Frank was momentarily floored. “Dogs don’t feel shit like that.”
Cassie continued. “He misses his kids. He’s gone from having the comfort of his family to feeling all alone. That won’t show up on a blood test.”
“But he’s so flat. He’s a shadow of himself. He hasn’t eaten anything at all today.” Frank grappled.
“Have you eaten anything today, Frank?” The question was both gentle and pointed.
Frank finally found the parallels. He took a long pause before sighing. “Are you saying I’m lonely?” There was a tired defensiveness in his voice, but he didn’t pull his hand from hers.
“I’m saying there’s evidence to suggest you both are.”
Frank released a shaking sigh. “Treatment plan?”
The question was rhetorical and designed as sarcasm. It lacked the necessary levity to pull it off.
“Time. And find the ones who feel like home. You don’t need permission to lean on those who care about you.”
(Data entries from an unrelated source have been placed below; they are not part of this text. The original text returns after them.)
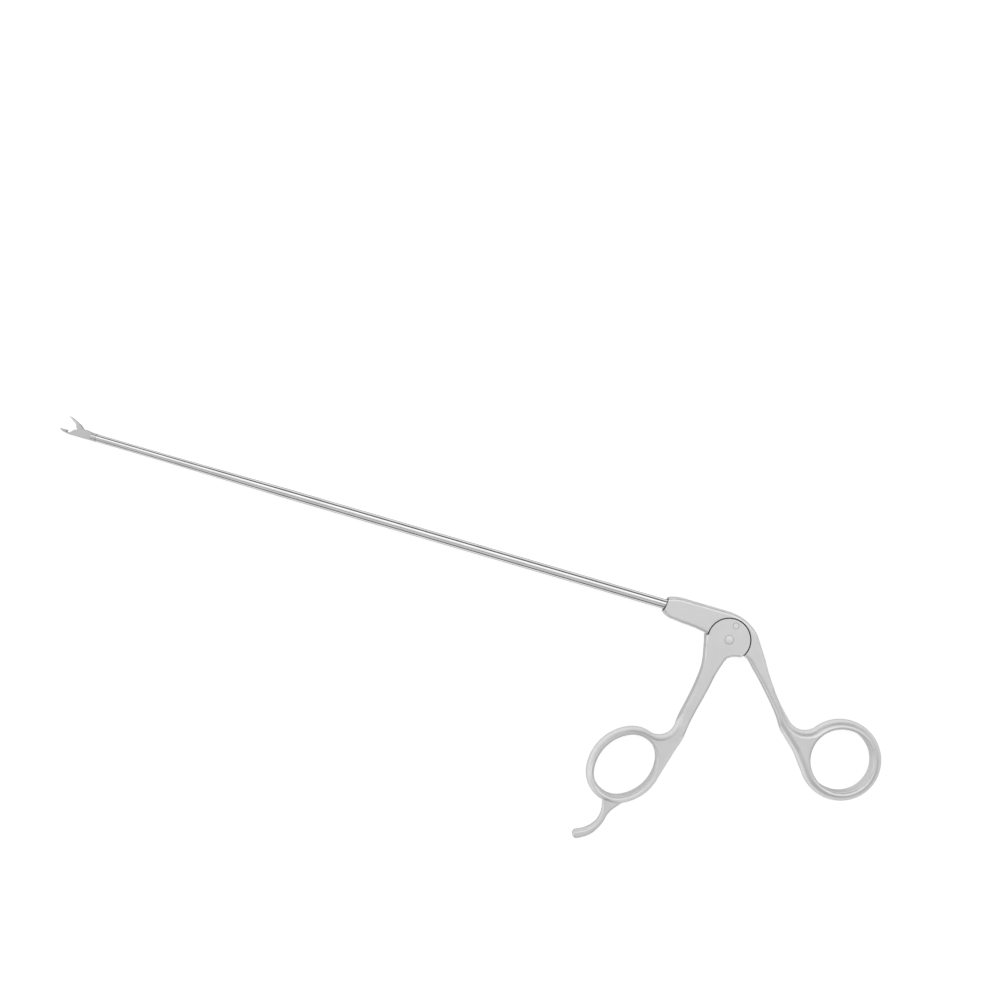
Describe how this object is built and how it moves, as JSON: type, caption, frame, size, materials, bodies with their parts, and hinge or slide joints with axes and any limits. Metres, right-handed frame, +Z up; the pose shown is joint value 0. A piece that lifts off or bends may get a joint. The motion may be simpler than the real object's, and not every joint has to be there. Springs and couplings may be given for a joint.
{
  "type": "arthroscopic suture grasper",
  "caption": "Ring-handled steel suture grasper with a long slender shaft, a fixed barbed lower jaw and a hinged upper jaw worked by a rod inside the shaft.",
  "frame": {"origin": "on the axis of the handle pivot, in the plane that the instrument rests on when it lies on its side", "axes": "+Z up out of the flat side, along the pivot and ring axes; the shaft runs towards -X; the rings hang towards -Y"},
  "size_m": [0.3557, 0.1058, 0.0077],
  "materials": {
    "satin_handle": "satin",
    "polished_tube": "polished",
    "jaw_steel": "satin",
    "turned_steel": "turned",
    "bright_steel": "polished",
    "bearing_bronze": "satin",
    "seal_rubber": "smooth",
    "guide_polymer": "smooth"
  },
  "bodies": {
    "frame": {"rear_handle": "satin_handle", "pivot_screw": "turned_steel", "pivot_nut": "turned_steel", "pivot_washer": "bearing_bronze", "handle_stop_pin": "bright_steel", "rod_guide_bushes": "guide_polymer", "outer_tube": "polished_tube", "tube_ferrule": "turned_steel", "tube_set_screw": "turned_steel", "rod_seal": "seal_rubber", "lower_jaw": "jaw_steel", "jaw_pivot_pin": "bright_steel"},
    "trigger": {"front_handle": "satin_handle", "drive_pin": "turned_steel", "drive_bush": "bearing_bronze"},
    "rod": {"rod_head": "turned_steel", "rod_lock_nut": "turned_steel", "actuating_rod": "bright_steel"},
    "jaw": {"upper_jaw": "jaw_steel", "link_pin": "bright_steel"}
  },
  "joints": [
    {"name": "handle_pivot", "type": "hinge", "parent": "frame", "child": "trigger", "pos_m": [0, 0, 0.0038], "axis": [0, 0, 1], "range_deg": [0, 10.45]},
    {"name": "rod_slide", "type": "slide", "parent": "frame", "child": "rod", "axis": [-1, 0, 0], "range_m": [0, 0.00113]},
    {"name": "jaw_hinge", "type": "hinge", "parent": "frame", "child": "jaw", "pos_m": [-0.2727, 0.00546, 0.0038], "axis": [0, 0, 1], "range_deg": [0, 37.52]}
  ],
  "couplings": [
    {"joint": "rod_slide", "follows": "handle_pivot", "m_per_rad": 0.0061708},
    {"joint": "jaw_hinge", "follows": "handle_pivot", "ratio": 3.5899}
  ]
}
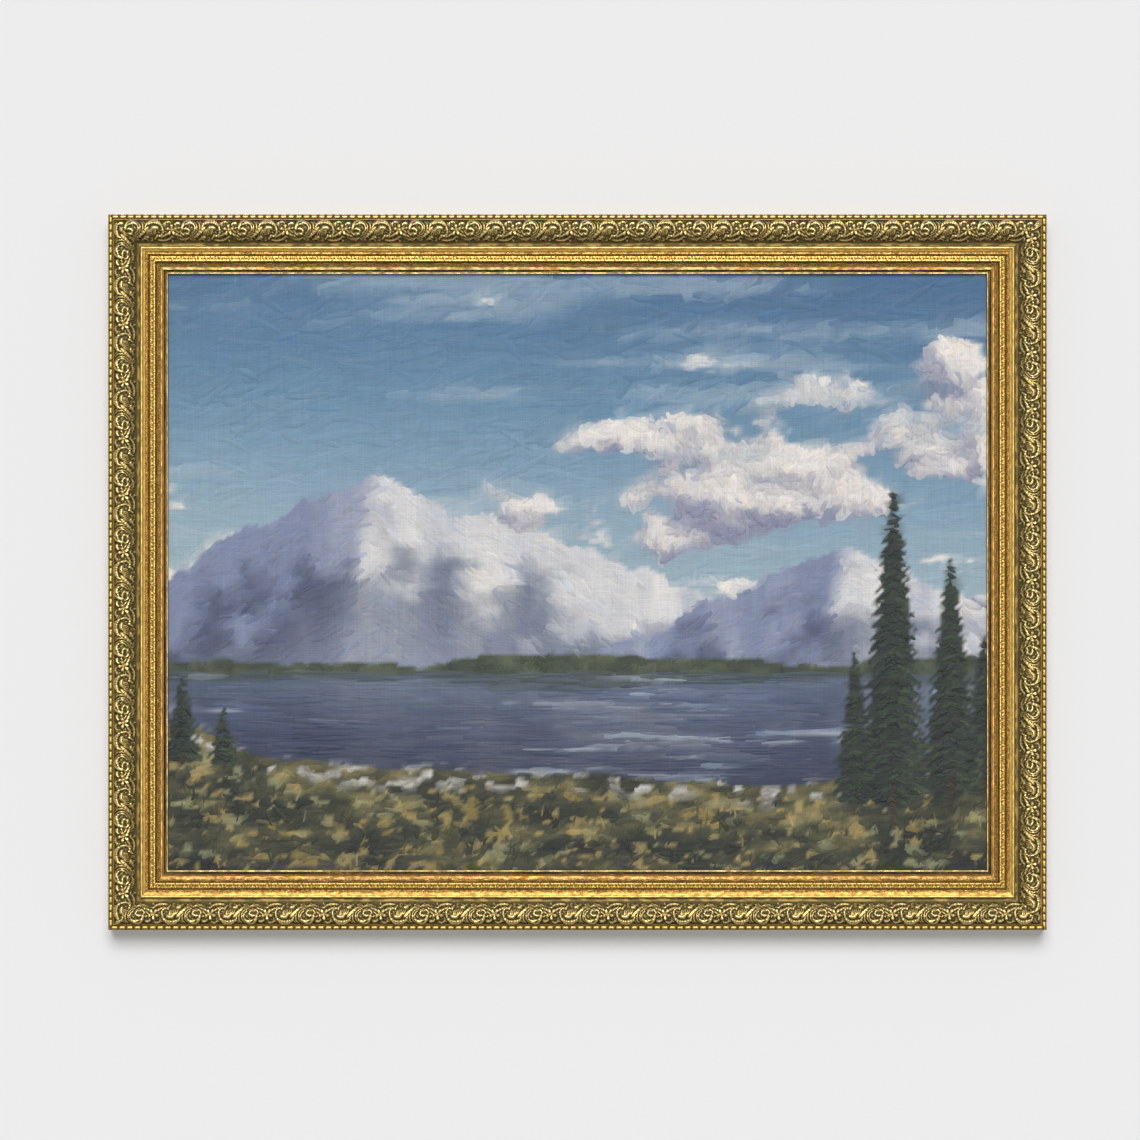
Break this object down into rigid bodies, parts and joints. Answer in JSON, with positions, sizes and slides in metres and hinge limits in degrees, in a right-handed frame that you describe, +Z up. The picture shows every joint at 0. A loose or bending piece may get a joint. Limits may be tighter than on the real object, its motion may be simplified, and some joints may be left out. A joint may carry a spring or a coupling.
{
  "type": "framed oil painting",
  "caption": "Landscape-format oil painting on stretched linen in an ornate carved and gilded frame with a gilt slip, hung by a saw-tooth hanger.",
  "frame": {"origin": "middle of the saw-tooth hanger's flat outer face, which touches the wall", "axes": "+X to the right as the painting is seen, +Z up, the painting faces -Y, so +Y points into the wall"},
  "size_m": [0.784, 0.0392, 0.598],
  "materials": {
    "gilt_moulding": "carved wood and gesso, gilded over an olive green ground, rubbed bright on the high relief and toned brown in the hollows, satin",
    "gilt_slip": "wood with warm gilding on a rounded face, dark brown toning in its groove, satin",
    "painted_linen": "oil paint in visible brush strokes on primed linen, satin varnish; bare raw linen behind",
    "stretcher_pine": "planed pine, unfinished",
    "key_beech": "sawn beech, unfinished",
    "zinc_steel": "stamped zinc-plated steel, slightly dull"
  },
  "bodies": {
    "root": {"frame_rail_top": "gilt_moulding", "frame_rail_right": "gilt_moulding", "frame_rail_bottom": "gilt_moulding", "frame_rail_left": "gilt_moulding", "slip_top": "gilt_slip", "slip_right": "gilt_slip", "slip_bottom": "gilt_slip", "slip_left": "gilt_slip", "canvas": "painted_linen", "stretcher_top": "stretcher_pine", "stretcher_right": "stretcher_pine", "stretcher_bottom": "stretcher_pine", "stretcher_left": "stretcher_pine", "key_top_a": "key_beech", "key_top_b": "key_beech", "key_right_a": "key_beech", "key_right_b": "key_beech", "key_bottom_a": "key_beech", "key_bottom_b": "key_beech", "key_left_a": "key_beech", "key_left_b": "key_beech", "clip_top_1": "zinc_steel", "clip_screw_top_1": "zinc_steel", "clip_top_2": "zinc_steel", "clip_screw_top_2": "zinc_steel", "clip_bottom_1": "zinc_steel", "clip_screw_bottom_1": "zinc_steel", "clip_bottom_2": "zinc_steel", "clip_screw_bottom_2": "zinc_steel", "hanger": "zinc_steel", "hanger_screw_left": "zinc_steel", "hanger_screw_right": "zinc_steel"}
  },
  "joints": []
}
Frank contemplated her words for a moment before taking them literally. He dropped his head to her shoulder. Cassie had a lot of other things she’d like to say to Frank. She had a lot of stories she could have shared. She hoped one day she’d be able to.
They sat wordlessly against the wall. There was no sound aside from the soft breathing of Frank beside her, shadowed by her own inhalations, and the faint ‘tick’ of the clock above their heads.
Breathe. Inhale. Tick.
She couldn’t see the clock. She didn’t know how long they sat for. When they rose, they found an empty kitchen. The only sign of Trip was an empty food bowl still slick with saliva. The only sign of Harrison was the pushed-out chair and the wooden popsicle stick resting on the table.
Wandering through to the kids’ bedroom, they found Harrison asleep on Tanner’s bed. His shoes had been kicked off by the foot of the bed, and Trip sat curled in tight behind his knees. The dog’s head rested over Harrison’s thighs, and he opened his eyes partly at the intrusion, deemed it unworthy of consciousness, and shut them again.
Harrison had always been a sneak-away sleeper. It wasn’t the first time she’d found him in a bed that wasn’t his. Again, it was a shield she’d constructed for him; a bed was just a bed, to sleep was just to sleep. Memories that went bump in the night were reserved for her. It was, however, the first time she paused before waking him.
Frank took the opportunity to ask her to stay. She didn’t know if that was a good idea. She didn’t know what the daylight would say. As Frank scrambled to get her a towel and a toothbrush, as he threw a blanket on the couch for himself, and as he left her in his not-quite-home-yet bedroom, she knew the answer would always be yes.
There were a lot of things Cassie wanted to share with Frank. Words thick and hard to chew. Maybe another time. For that night, if Frank’s plate was full, Cassie would be the water to wash it down with.